**EXERCISE INSTRUCTIONS**
Repeat exactly the lines from the start through the line with "BASE_INSIDE = HOUSING_REAR + HOUSING_WALL", both ends included.

**AVAILABLE DATA**
[Start]

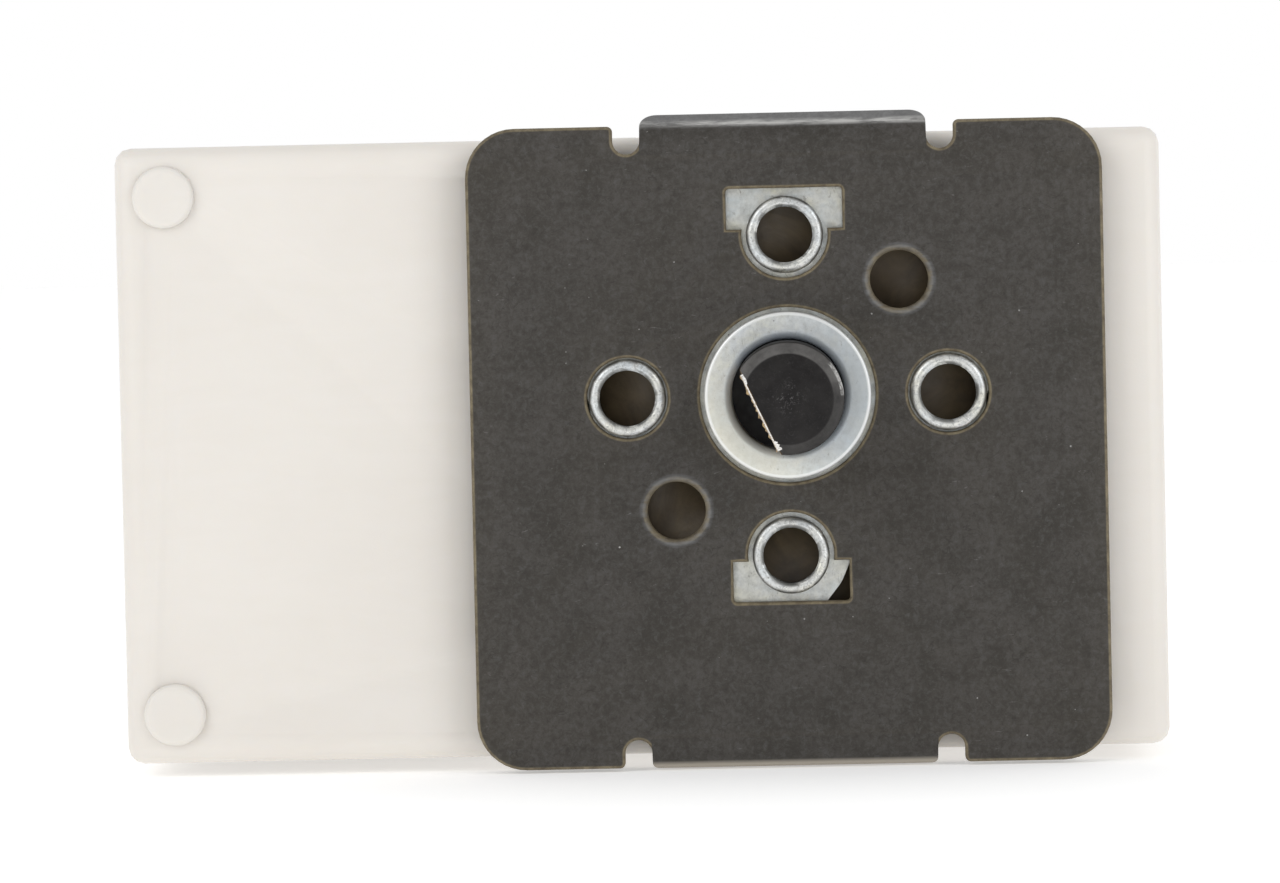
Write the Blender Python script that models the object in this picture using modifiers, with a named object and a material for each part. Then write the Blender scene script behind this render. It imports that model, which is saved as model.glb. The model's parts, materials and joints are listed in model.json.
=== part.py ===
"""Quarter-turn double-pole rotary isolator switch with a sheet-steel mounting plate.

Everything is drawn as the front view shows it: local X to the right, local Y up, local Z towards the
viewer, with the shaft on the Z axis and Z = 0 at the front face of the mounting plate. The assembly
empty stands that drawing up, so that in the world the shaft points to -Y and the drawing's Y is +Z.
Depth into the switch is therefore negative Z in every function below.
"""
import math

import bmesh
import bpy
from mathutils import Matrix, Vector

MM = 0.001

# Gaps between pieces
GAP = 0.1 * MM
RUNNING_GAP = 0.06 * MM
MERGE_DISTANCE = 0.002 * MM

# Housing
HOUSING_LEFT = -36.65 * MM
HOUSING_RIGHT = 20.55 * MM
HOUSING_CENTRE_Y = -2.7 * MM
HOUSING_HEIGHT = 33.8 * MM
HOUSING_FRONT = -1.8 * MM
HOUSING_PARTING = -10.8 * MM
HOUSING_REAR = -23.8 * MM
HOUSING_WALL = 1.8 * MM
HOUSING_CORNER_RADIUS = 0.9 * MM
HOUSING_TOP = HOUSING_CENTRE_Y + HOUSING_HEIGHT / 2
HOUSING_BOTTOM = HOUSING_CENTRE_Y - HOUSING_HEIGHT / 2
PIN_BOSS_RADIUS = 2.3 * MM
SCREW_BOSS_RADIUS = 2.6 * MM
SCREW_TUBE_RADIUS = 3.4 * MM
WALL_OVERLAP = 0.3 * MM
COVER_INSIDE = HOUSING_FRONT - HOUSING_WALL
BASE_INSIDE = HOUSING_REAR + HOUSING_WALL

# Mounting plate
PLATE_WIDTH = 34.65 * MM
PLATE_HEIGHT = 35.0 * MM
PLATE_THICKNESS = 0.8 * MM
PLATE_CORNER_RADIUS = 2.7 * MM
LIP_HALF_WIDTH = 7.8 * MM
NOTCH_WIDTH = 1.47 * MM
NOTCH_DEPTH = 1.53 * MM
BEND_RADIUS = 1.3 * MM
UPPER_LIP_START = 16.42 * MM
UPPER_LIP_ANGLE = math.radians(55)
UPPER_LIP_FLAT = 1.2 * MM
UPPER_LIP_CORNER = 0.95 * MM
LOWER_LIP_START = 16.3 * MM
LOWER_LIP_ANGLE = math.radians(85)
LOWER_LIP_FLAT = 0.6 * MM
LOWER_LIP_CORNER = 1.1 * MM
WINDOW_HALF_WIDTH = 3.17 * MM
WINDOW_INNER = 9.05 * MM
WINDOW_OUTER = 11.27 * MM
WINDOW_ROUND = 2.35 * MM

# Bush plate, its bosses and the collar
FIXING_RADIUS = 8.74 * MM
BUSH_PLATE_FRONT = -PLATE_THICKNESS - GAP
BUSH_PLATE_REAR = HOUSING_FRONT + GAP
BOSS_OUTER_RADIUS = 2.1 * MM
BOSS_BORE_RADIUS = 1.52 * MM
BOSS_FRONT = 0.15 * MM
PLAIN_HOLE_RADIUS = 1.58 * MM
PLAIN_HOLE_ROLL = 0.36 * MM
COLLAR_RADIUS = 4.55 * MM
COLLAR_FRONT = 0.45 * MM
SPIGOT_RADIUS = 3.9 * MM

# Shaft
SHAFT_RADIUS = 3.0 * MM
SHAFT_FRONT = 8.0 * MM
SHAFT_CHAMFER = 0.58 * MM
SHAFT_FLAT_OFFSET = 1.65 * MM
SHAFT_FLAT_ANGLE = math.radians(205)
DRUM_FRONT = -4.3 * MM
DRUM_REAR = -19.4 * MM
CLIP_FRONT = -19.6 * MM
CLIP_THICKNESS = 0.6 * MM
GROOVE_RADIUS = 2.1 * MM
JOURNAL_RADIUS = 2.2 * MM
JOURNAL_END = -22.9 * MM
WASHER_RADIUS = 5.5 * MM

# Cam, detent wheel and stop lug
CARRIER_TRAVEL = 3.0 * MM
QUARTER_TURN = math.radians(90)
CAM_LIFT = CARRIER_TRAVEL / QUARTER_TURN
CAM_BASE_RADIUS = 4.6 * MM
CAM_OVERRUN = math.radians(4)
CAM_FRONT = -10.0 * MM
CAM_REAR = -15.2 * MM
HUB_RADIUS = 4.0 * MM
DETENT_RADIUS = 7.0 * MM
DETENT_REAR = -8.3 * MM
NOTCH_RADIUS = 1.15 * MM
NOTCH_CENTRE = 7.3 * MM
LUG_RADIUS = 9.2 * MM
LUG_HALF_ANGLE = math.radians(8)
LUG_FRONT = -17.0 * MM
STOP_POST_CENTRE = 8.3 * MM
STOP_POST_RADIUS = 1.3 * MM
STOP_CLEARANCE = math.radians(1)

# Contact carrier, two poles along X
CARRIER_FACE = -CAM_BASE_RADIUS - GAP / 2
CARRIER_END = -30.5 * MM
CARRIER_HALF_HEIGHT = 5.0 * MM
CARRIER_FRONT = -8.6 * MM
CARRIER_REAR = -16.6 * MM
WINDOW_RIGHTS = (-10.0 * MM, -21.0 * MM)
CARRIER_WINDOW_LENGTH = 5.5 * MM
CARRIER_WINDOW_FRONT = -9.9 * MM
CARRIER_WINDOW_REAR = -15.3 * MM
CONTACT_DEPTH = -12.6 * MM
CONTACT_OFFSET = 8.2 * MM
CONTACT_GAP = CARRIER_TRAVEL + GAP / 2
BRIDGE_THICKNESS = 0.8 * MM
BRIDGE_HALF_LENGTH = 10.0 * MM
BRIDGE_HALF_WIDTH = 2.5 * MM
TIP_RADIUS = 1.6 * MM
TIP_HEIGHT = 0.5 * MM
SHANK_RADIUS = 0.7 * MM
SPRING_WIRE = 0.4 * MM
CONTACT_SPRING_RADIUS = 1.6 * MM
RETURN_SPRING_RADIUS = 1.5 * MM
RETURN_SPRING_OFFSET = 2.5 * MM
POCKET_RADIUS = 2.0 * MM
POCKET_DEPTH = 3.2 * MM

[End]

**ANSWER TO THE PROBLEM**
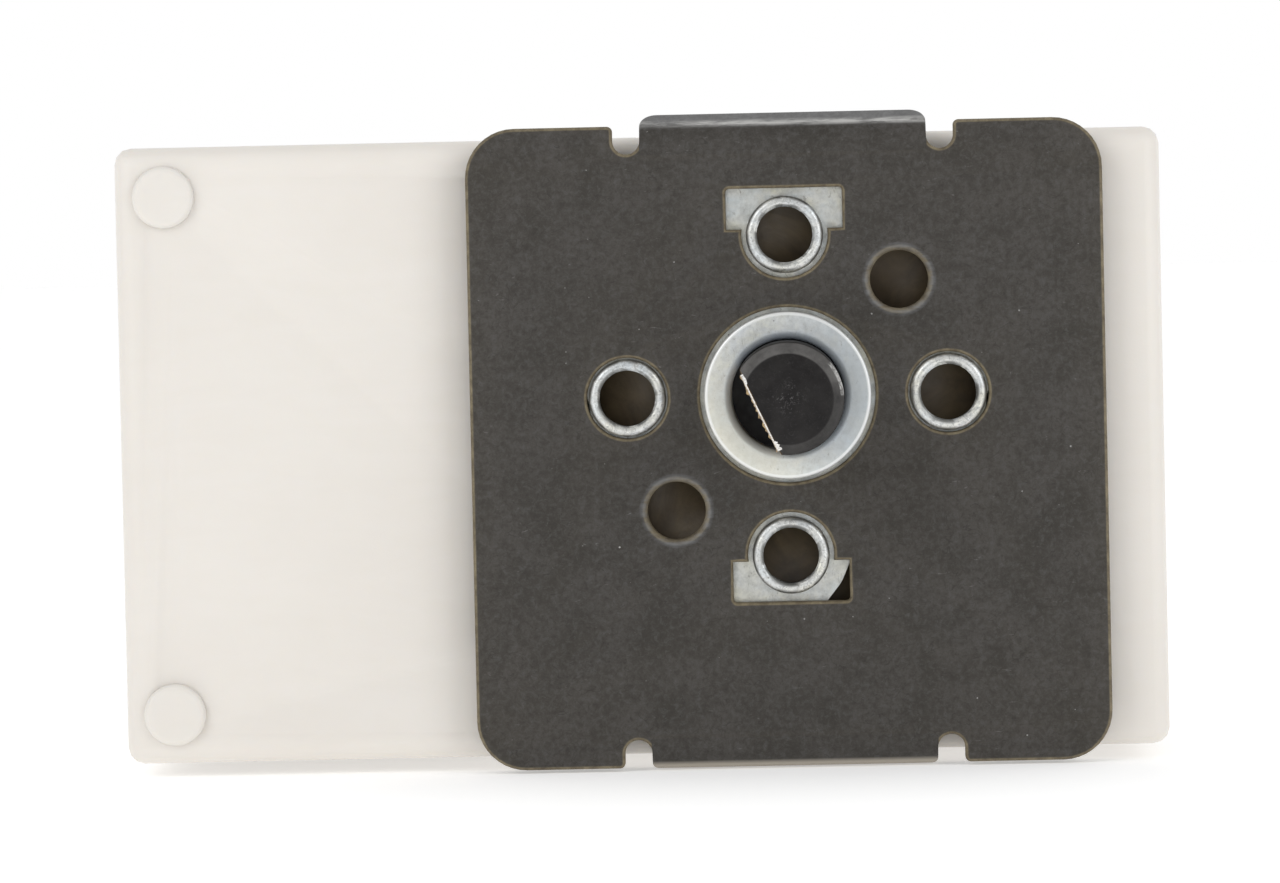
Write the Blender Python script that models the object in this picture using modifiers, with a named object and a material for each part. Then write the Blender scene script behind this render. It imports that model, which is saved as model.glb. The model's parts, materials and joints are listed in model.json.
=== part.py ===
"""Quarter-turn double-pole rotary isolator switch with a sheet-steel mounting plate.

Everything is drawn as the front view shows it: local X to the right, local Y up, local Z towards the
viewer, with the shaft on the Z axis and Z = 0 at the front face of the mounting plate. The assembly
empty stands that drawing up, so that in the world the shaft points to -Y and the drawing's Y is +Z.
Depth into the switch is therefore negative Z in every function below.
"""
import math

import bmesh
import bpy
from mathutils import Matrix, Vector

MM = 0.001

# Gaps between pieces
GAP = 0.1 * MM
RUNNING_GAP = 0.06 * MM
MERGE_DISTANCE = 0.002 * MM

# Housing
HOUSING_LEFT = -36.65 * MM
HOUSING_RIGHT = 20.55 * MM
HOUSING_CENTRE_Y = -2.7 * MM
HOUSING_HEIGHT = 33.8 * MM
HOUSING_FRONT = -1.8 * MM
HOUSING_PARTING = -10.8 * MM
HOUSING_REAR = -23.8 * MM
HOUSING_WALL = 1.8 * MM
HOUSING_CORNER_RADIUS = 0.9 * MM
HOUSING_TOP = HOUSING_CENTRE_Y + HOUSING_HEIGHT / 2
HOUSING_BOTTOM = HOUSING_CENTRE_Y - HOUSING_HEIGHT / 2
PIN_BOSS_RADIUS = 2.3 * MM
SCREW_BOSS_RADIUS = 2.6 * MM
SCREW_TUBE_RADIUS = 3.4 * MM
WALL_OVERLAP = 0.3 * MM
COVER_INSIDE = HOUSING_FRONT - HOUSING_WALL
BASE_INSIDE = HOUSING_REAR + HOUSING_WALL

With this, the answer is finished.